Tuesday, March 13, 2007

How to lose friends and alienate people #1

Try making the case before an audience of Catholic teachers that faith schools should be abolished.

To say this doesn't make you exactly popular would be something of an understatement. We did a few detours into the history of the potato famine, Bloody Sunday and the collusion of British military intelligence with Protestant paramilitaries.

I took the view that they weren't actually my fault. I'm not sure they were convinced but in any event, we got to the heart of the matter with a line I'm sure you've heard before. Someone suggested that they would send their hypothetical children to a Catholic or Episcopalian school on the grounds that, "Faith schools have better discipline and better results because they instill in their pupils a set of values", I was told.

That academic success is a function of 'values' is an idea that is both counter-intuitive and contradicts my experience but we can park that one for now. What annoys me about this particular line is that it is repeated so many times it tends to be believed and not just by the faithful. But is there actually any evidence for this?

None that I'm aware of. Barring private schools, those topping the league tables in Scotland are not faith schools. Not even those who top the league in Glasgow are faith schools. First by a mile is the only school in Scotland that has opted out of council control. Running a poor second is one that happens to be in one of the wealthiest parts of Glasgow. [The worst-performing ones, you'll be astonished to learn, are in the poorest parts. Down to poor 'ethos', no doubt.]

You could, I suppose, argue that all other things being equal, faith schools get better results than non-faith schools. The problem with this argument is that all other things are not equal for the reason outlined in Johann Hari's piece I linked in the previous post. The evidence would suggest that genuinely comprehensive schools do better than neighbourhood schools, if the neighbourhood in question happens to be a bad one. Therefore Catholic schools, because they always draw from a wider catchment, many do slightly better because there are so few of them that are neighbourhood schools in this way. But it cuts both ways. This also means they will do less well than the best performing schools because unlike them, the wider catchment means their intake is never as homogeneous as leafy-suburb neighbourhood schools.

Now if you're of a religious disposition and favour faith schools, I'm sure you'll disagree but you could at least concede it makes sense - which is more than can be said about this vague nonsense to do with 'values'. But there's a more substantive point and it is to ask, what is with these utilitarian arguments for religion? If you're religious, you don't believe in order to have better schools, or to uphold the institution of marriage, or to provide the 'social glue' that's supposed to keep our society together or whatever. You believe because you think it's true, and that this in turn will lead to the salvation of your own souls. Would it kill you to make an argument for your religion on these grounds?

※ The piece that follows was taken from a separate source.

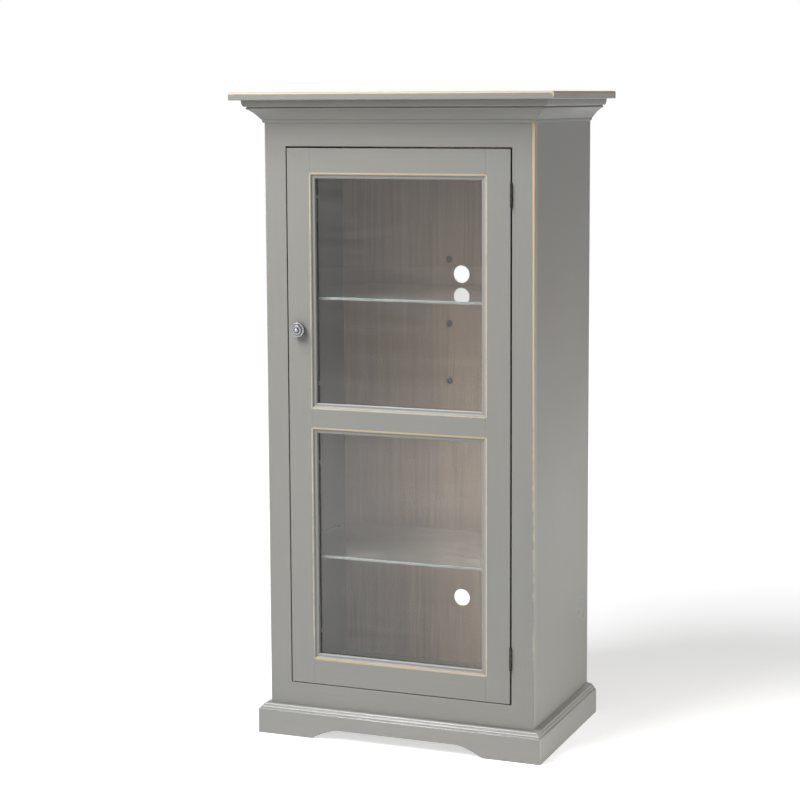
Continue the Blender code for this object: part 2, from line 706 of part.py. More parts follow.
def make_shelf_pins():
    """Four collared pins under each shelf, sunk in the sides."""
    mesh = bmesh.new()
    collar = (PIN_COLLAR_RADIUS, PIN_SINK + SEAM_GAP)
    top = (PIN_COLLAR_RADIUS, PIN_SINK + SEAM_GAP + PIN_COLLAR_THICK)
    end = PIN_SINK + PIN_SHOW
    outline = [(0, 0), (PIN_RADIUS, 0), (PIN_RADIUS, collar[1]), collar, top]
    outline += [(PIN_RADIUS, top[1]), (PIN_RADIUS, end), (0, end)]
    add_turned(mesh, outline, Matrix(), PIN_SIDES)
    data = to_data("shelf_pin", mesh, "bright_steel", smooth=True)
    for level, places in zip(("upper", "lower"), shelf_pin_places()):
        for end, (depth, height) in zip(("front", "back"), places):
            for hand, side in (("left", -1), ("right", 1)):
                start = (side * (INSIDE_HALF + PIN_SINK), depth, height)
                place("_".join(("shelf_pin", level, end, hand)), data, along((-side, 0, 0), start))


def make_shelves():
    """Both glass shelves on their pins."""
    make_shelf("glass_shelf_upper", UPPER_SHELF_HEIGHT)
    make_shelf("glass_shelf_lower", LOWER_SHELF_HEIGHT)
    make_shelf_pins()


def make_case():
    """Sides, decks, back and their fittings."""
    make_side_panel("side_panel_left", -1)
    make_side_panel("side_panel_right", 1)
    make_decks()
    make_back_panel()
    make_plugs()
    make_shelves()


# Hinges

def leaf_outline(side):
    """Return a leaf and its rolled knuckle in plan, -1 the door's leaf or 1 the frame's."""
    start = HALF_TURN
    angles = [start + CURL_SWEEP * step / CURL_STEPS for step in range(CURL_STEPS + 1)]
    outer = [(HINGE_RADIUS * math.cos(a), HINGE_RADIUS * math.sin(a)) for a in angles]
    inner = [(HINGE_BORE * math.cos(a), HINGE_BORE * math.sin(a)) for a in reversed(angles)]
    points = [(-HINGE_RADIUS, HINGE_LEAF_REACH)] + outer + inner + [(-HINGE_BORE, HINGE_LEAF_REACH)]
    return [(HINGE_X - side * x, HINGE_Y + y) for x, y in points]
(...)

And while you're at it, could you please stop propagating the lie that religion is the sole source of morality? Because as well as being fairly easily falsifiable from the historical perspective, the Bible doesn't even require you to believe this, for goodness sake.

There - feel better already. That's why I like blogging.

3 comments:

dearieme said...

Aren't you being a bit unreasonable in complaining that people with a religious faith are prepared to believe things without evidence? Anyhow, what's it got to do with "faith" in a Catholic school in Scotland? Isn't it about Irish tribalism? One of my grandfathers was a product of Irish slum culture and my God he loathed it, bless him.

Shuggy said...

Aren't you being a bit unreasonable in complaining that people with a religious faith are prepared to believe things without evidence?

Well they do insist on doing this during my lunch-break.

Anonymous said...

It tends to be nice middle-class types who prefer 'faith' schools - at least in the South. It has not very much to do with religion, more, I suspect, to do with 'values". As a Christian I would prefer my children's schools to have had Christian values. But my eldest started at a Church aided school, that wan't noticeably so and we moved her to a traditional primary. They did the usual potato prints and sand pit stuff while their contemporaries were swotting for the 11+ in private schools and wearing silly uniforms but it does not seem to have hurt them. I think it's up to parents to bring up their children, not schools or the state.